A padeira e confeiteira Márcia Gonçalves Vieira, 41 anos, recebeu um dos espaços comerciais construídos pela prefeitura há um mês. Ela diz que o local é pequeno em relação à padaria que possuía na Vila Nazaré. Ainda em adaptação, Márcia tenta ajustar os equipamentos para produção dos pães.
– A infraestrutura aqui é muito melhor do que na Nazaré. Temos esgoto, água encanada, as ruas com asfalto, mas em questão de tamanho, realmente as casas são menores do que a gente tinha lá – pondera.
Na Vila Nazaré, a presença de galpões de reciclagem era cena comum na forma de sustento de algumas famílias. Entretanto, nos novos locais de moradia, o espaço para trabalhar é limitado. Moradores contam que existia uma promessa de implantação de um galpão de reciclagem na área, como recorda Helena da Silva Garcia, que mora no Irmãos Maristas com cinco filhos. Com isso, precisa dividir os dois quartos de seu apartamento. Ela dorme com uma filha, que é deficiente visual e auditiva. Enquanto três filhos dividem o outro quarto.

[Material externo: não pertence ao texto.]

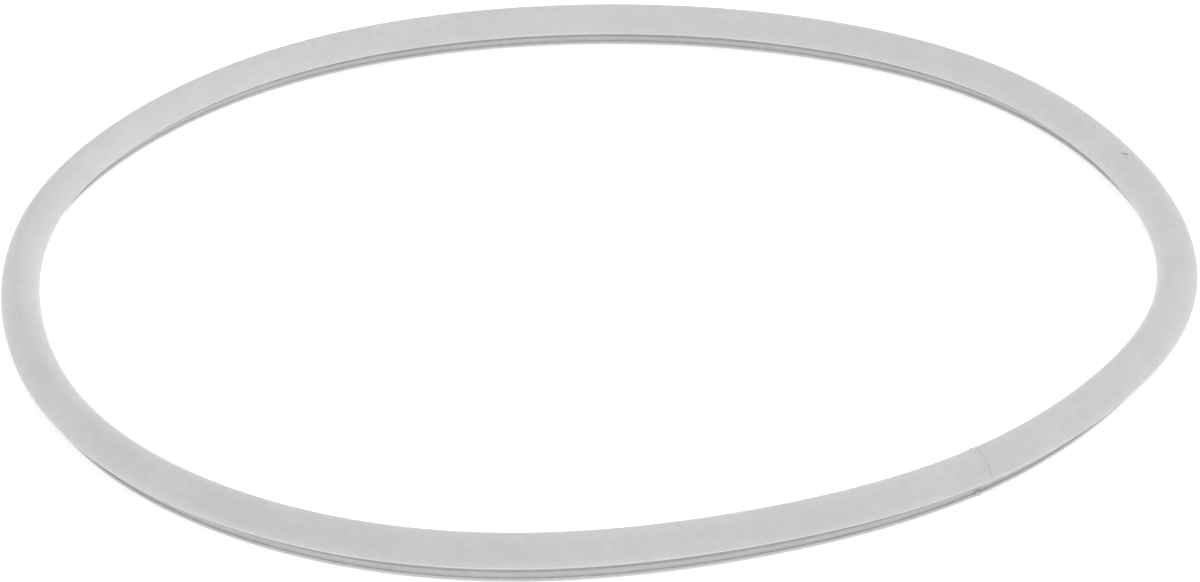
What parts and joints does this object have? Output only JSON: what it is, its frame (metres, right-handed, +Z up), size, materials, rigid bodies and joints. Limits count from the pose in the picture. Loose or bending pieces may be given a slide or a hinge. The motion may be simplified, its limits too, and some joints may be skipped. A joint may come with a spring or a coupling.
{
  "type": "pressure cooker sealing ring",
  "caption": "Silicone sealing ring for the lid of a stovetop pressure cooker: a hoop of mushroom-section strip, butt-spliced, with a domed cap over a narrow foot.",
  "frame": {"origin": "centre of the hoop, on the plane that the foot rests on", "axes": "+Z up along the hoop's axis, from the sole of the foot to the crest of the cap; the splice lies 309 degrees from +X towards +Y"},
  "size_m": [0.3, 0.3, 0.0112],
  "materials": {
    "silicone": "milky translucent silicone rubber, satin, with faint extrusion lines and mottling",
    "bonding_rubber": "slightly clearer and glossier silicone bonding rubber"
  },
  "bodies": {
    "root": {"sealing_ring": "silicone", "splice_bond": "bonding_rubber"}
  },
  "joints": []
}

Helena não gosta dos locais para onde a família foi enviada. Diz que na Vila Nazaré tinha uma residência com mais espaço para comportar a família. Diariamente, ela precisa se deslocar até o bairro Sarandi para trabalhar em uma reciclagem.
Uma outra filha sua, Kelly Garcia Teixeira, 24 anos, resolveu usar o pátio do bloco onde vive para a reciclagem. Segundo ela, houve discussão entre moradores sobre a separação de resíduos no local, mas Kelly se manteve firme.
– Tem pessoas que podem achar feio as sacolas com os recicláveis aqui. Mas é meu trabalho. Feio seria se a gente estivesse roubando – desabafa ela.
Conforme o secretário municipal de Habitação e Regularização Fundiária, André Machado, a construção de um galpão de reciclagem nunca havia sido oficialmente definida. Somente neste ano, em contato com moradores, o secretário soube da necessidade. Segundo ele, com apoio de parceiros privados e da empresa Fraport – que administra o aeroporto da Capital e ficou com o espaço onde era a antiga Vila Nazaré –, a obra poderá sair do papel.
– Temos uma área do município lá preparada para isso. A obra do galpão deve começar entre novembro e dezembro. Nossa expectativa é entregá-lo no início de 2022 – pontua André.
Outra promessa que os moradores da antiga Nazaré receberam era a possibilidade de UBS ser erguida no local. Os custos seriam bancados pela Fraport, que já custeou a construção da creche que deve ser entregue no próximo mês. Entretanto, o secretário André Machado pontua que as promessas feitas aos moradores na gestão anterior não foram oficializadas. O auxílio da Fraport no local foi em benfeitorias de diversas naturezas _ cerca de R$ 30 milhões investidos. Não estavam definidas as obras que seriam feitas. E com isso, o dinheiro já foi utilizado pela prefeitura em outros pontos do bairro.
– Buscamos junto aos nossos representantes em Brasília auxílio para a construção da UBS. São R$ 2,4 milhões para a obra. Conseguimos esse valor por meio de emendas parlamentares. A expectativa é de que a obra se desenrole durante o próximo ano. Com todos os trâmites da obra, o posto não deve ficar pronto antes de 2023.
Em relação a construção de uma delegacia no bairro, a prefeitura diz que segue em conversas com o governo estadual para saber se o projeto deve acontecer. Outros dois espaços públicos do loteamento seriam praças, que também não foram entregues. Conforme a Secretaria Municipal do Meio Ambiente, Urbanismo e Sustentabilidade (Smamus), uma das praças deve ter obras retomadas "o mais breve possível". Em outra, ainda não há previsão para isso.
O Irmãos Maristas têm 1.298 unidades, entre casas e apartamentos – mais de 930 famílias da antiga Nazaré foram para o local. Outras cerca de 360 foram para o loteamento Senhor do Bom Fim, também na Zona Norte.
A prefeitura também entregou ao Ministério Público (MP-RS) e Direcional Engenharia – construtora responsável pela obra do Maristas –, uma relação de problemas estruturais relatados pelos moradores. Na quinta-feira, houve uma audiência no MP-RS com participação da prefeitura para discutir a situação.